----- Data entries -----

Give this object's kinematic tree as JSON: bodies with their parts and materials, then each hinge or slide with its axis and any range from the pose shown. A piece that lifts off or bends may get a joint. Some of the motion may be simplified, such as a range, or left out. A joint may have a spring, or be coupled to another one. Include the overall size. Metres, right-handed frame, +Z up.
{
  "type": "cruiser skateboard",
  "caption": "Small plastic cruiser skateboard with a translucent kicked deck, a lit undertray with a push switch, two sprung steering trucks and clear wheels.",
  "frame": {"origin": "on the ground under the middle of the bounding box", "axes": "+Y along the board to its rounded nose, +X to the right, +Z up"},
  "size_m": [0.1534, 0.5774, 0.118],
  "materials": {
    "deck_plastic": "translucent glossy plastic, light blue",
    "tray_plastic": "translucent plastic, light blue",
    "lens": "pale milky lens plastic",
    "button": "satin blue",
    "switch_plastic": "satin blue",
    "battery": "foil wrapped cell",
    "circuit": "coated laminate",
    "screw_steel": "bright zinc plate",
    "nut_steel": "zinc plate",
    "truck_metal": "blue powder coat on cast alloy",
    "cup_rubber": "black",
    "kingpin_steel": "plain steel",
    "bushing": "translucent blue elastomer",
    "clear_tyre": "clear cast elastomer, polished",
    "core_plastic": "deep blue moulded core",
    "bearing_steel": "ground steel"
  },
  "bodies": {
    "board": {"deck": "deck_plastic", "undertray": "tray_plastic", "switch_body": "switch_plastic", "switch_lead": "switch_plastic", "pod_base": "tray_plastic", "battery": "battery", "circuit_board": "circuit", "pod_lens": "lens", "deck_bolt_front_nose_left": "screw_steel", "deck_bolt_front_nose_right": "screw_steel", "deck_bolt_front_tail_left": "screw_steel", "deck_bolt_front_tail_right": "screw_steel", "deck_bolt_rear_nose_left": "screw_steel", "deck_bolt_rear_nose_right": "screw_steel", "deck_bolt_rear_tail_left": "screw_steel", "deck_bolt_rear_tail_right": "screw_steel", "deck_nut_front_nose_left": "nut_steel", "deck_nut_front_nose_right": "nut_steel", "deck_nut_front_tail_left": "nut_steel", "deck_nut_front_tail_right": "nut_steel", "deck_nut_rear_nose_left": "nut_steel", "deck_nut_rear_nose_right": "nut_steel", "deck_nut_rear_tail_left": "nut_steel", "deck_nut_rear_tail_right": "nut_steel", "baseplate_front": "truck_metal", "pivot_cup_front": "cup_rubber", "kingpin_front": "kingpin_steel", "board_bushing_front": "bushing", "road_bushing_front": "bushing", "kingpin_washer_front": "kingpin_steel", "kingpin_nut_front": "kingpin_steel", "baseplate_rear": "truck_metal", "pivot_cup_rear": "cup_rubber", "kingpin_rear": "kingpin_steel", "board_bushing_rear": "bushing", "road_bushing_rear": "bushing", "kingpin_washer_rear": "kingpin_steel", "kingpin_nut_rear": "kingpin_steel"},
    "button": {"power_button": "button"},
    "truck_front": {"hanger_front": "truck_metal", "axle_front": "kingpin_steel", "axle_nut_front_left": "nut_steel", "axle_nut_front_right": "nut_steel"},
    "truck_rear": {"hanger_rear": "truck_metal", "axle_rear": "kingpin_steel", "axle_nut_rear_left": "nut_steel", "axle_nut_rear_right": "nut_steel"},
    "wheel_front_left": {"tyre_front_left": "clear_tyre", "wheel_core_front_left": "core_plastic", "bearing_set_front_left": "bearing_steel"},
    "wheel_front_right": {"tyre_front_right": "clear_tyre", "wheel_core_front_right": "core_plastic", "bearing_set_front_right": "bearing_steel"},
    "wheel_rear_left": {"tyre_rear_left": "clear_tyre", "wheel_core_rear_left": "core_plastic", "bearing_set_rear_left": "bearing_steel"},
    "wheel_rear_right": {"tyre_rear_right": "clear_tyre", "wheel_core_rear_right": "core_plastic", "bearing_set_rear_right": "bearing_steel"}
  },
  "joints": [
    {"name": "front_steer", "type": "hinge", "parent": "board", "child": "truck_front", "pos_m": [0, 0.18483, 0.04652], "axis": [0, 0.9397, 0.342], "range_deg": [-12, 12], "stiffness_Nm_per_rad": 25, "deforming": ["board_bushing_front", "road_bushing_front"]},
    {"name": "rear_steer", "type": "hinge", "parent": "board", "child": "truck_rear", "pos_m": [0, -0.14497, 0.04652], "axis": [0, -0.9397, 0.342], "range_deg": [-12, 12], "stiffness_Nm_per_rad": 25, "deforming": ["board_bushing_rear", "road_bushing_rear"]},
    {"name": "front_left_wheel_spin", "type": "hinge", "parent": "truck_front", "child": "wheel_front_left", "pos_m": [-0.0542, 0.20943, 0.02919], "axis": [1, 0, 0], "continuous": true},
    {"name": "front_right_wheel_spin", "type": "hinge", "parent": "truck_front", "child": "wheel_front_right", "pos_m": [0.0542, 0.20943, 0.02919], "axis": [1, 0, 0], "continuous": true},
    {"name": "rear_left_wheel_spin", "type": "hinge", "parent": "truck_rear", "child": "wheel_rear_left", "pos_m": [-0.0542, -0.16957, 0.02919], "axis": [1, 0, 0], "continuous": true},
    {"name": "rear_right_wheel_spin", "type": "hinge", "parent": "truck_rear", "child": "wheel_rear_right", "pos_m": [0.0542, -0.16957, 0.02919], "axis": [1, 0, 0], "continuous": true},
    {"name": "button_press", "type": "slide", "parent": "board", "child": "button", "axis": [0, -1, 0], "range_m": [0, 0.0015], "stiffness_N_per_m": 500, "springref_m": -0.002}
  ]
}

-----
----- Data entries -----

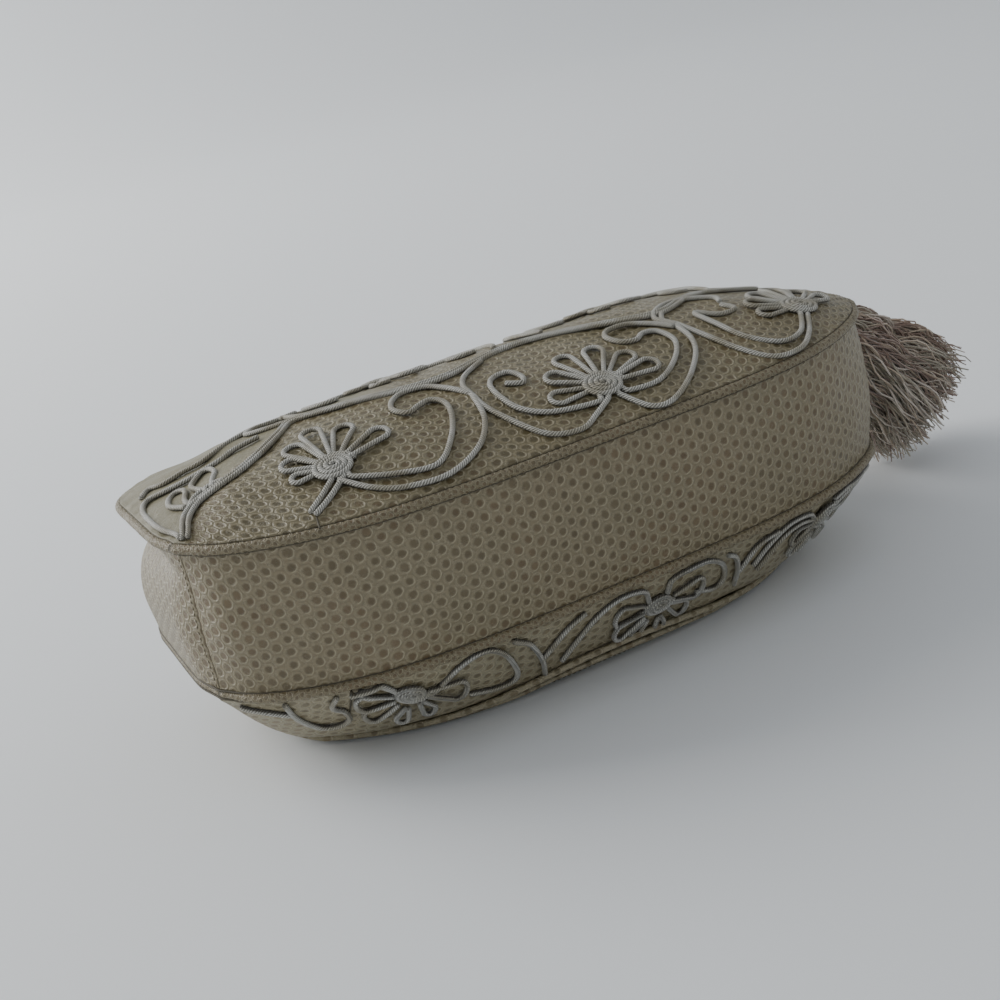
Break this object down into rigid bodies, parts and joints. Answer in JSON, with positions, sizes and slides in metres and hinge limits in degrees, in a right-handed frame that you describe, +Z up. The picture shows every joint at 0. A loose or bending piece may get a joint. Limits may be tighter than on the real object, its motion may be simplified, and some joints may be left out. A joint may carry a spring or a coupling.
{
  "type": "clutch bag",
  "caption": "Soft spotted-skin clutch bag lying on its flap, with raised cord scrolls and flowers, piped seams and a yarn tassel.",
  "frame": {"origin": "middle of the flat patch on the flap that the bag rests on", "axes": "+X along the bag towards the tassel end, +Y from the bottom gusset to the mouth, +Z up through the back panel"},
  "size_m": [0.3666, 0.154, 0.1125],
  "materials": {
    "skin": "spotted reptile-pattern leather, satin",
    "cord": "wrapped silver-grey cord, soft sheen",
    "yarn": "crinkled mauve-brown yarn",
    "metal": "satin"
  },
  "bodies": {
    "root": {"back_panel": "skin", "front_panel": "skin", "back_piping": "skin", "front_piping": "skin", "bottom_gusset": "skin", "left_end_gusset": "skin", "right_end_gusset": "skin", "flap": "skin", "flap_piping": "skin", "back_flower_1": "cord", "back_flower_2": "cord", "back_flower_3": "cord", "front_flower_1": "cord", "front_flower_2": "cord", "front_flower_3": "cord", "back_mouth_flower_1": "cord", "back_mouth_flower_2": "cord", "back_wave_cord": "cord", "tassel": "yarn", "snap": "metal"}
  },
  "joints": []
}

-----

### Problem to work on
Return every line containing "object".

### Worked answer
Give this object's kinematic tree as JSON: bodies with their parts and materials, then each hinge or slide with its axis and any range from the pose shown. A piece that lifts off or bends may get a joint. Some of the motion may be simplified, such as a range, or left out. A joint may have a spring, or be coupled to another one. Include the overall size. Metres, right-handed frame, +Z up.
Break this object down into rigid bodies, parts and joints. Answer in JSON, with positions, sizes and slides in metres and hinge limits in degrees, in a right-handed frame that you describe, +Z up. The picture shows every joint at 0. A loose or bending piece may get a joint. Limits may be tighter than on the real object, its motion may be simplified, and some joints may be left out. A joint may carry a spring or a coupling.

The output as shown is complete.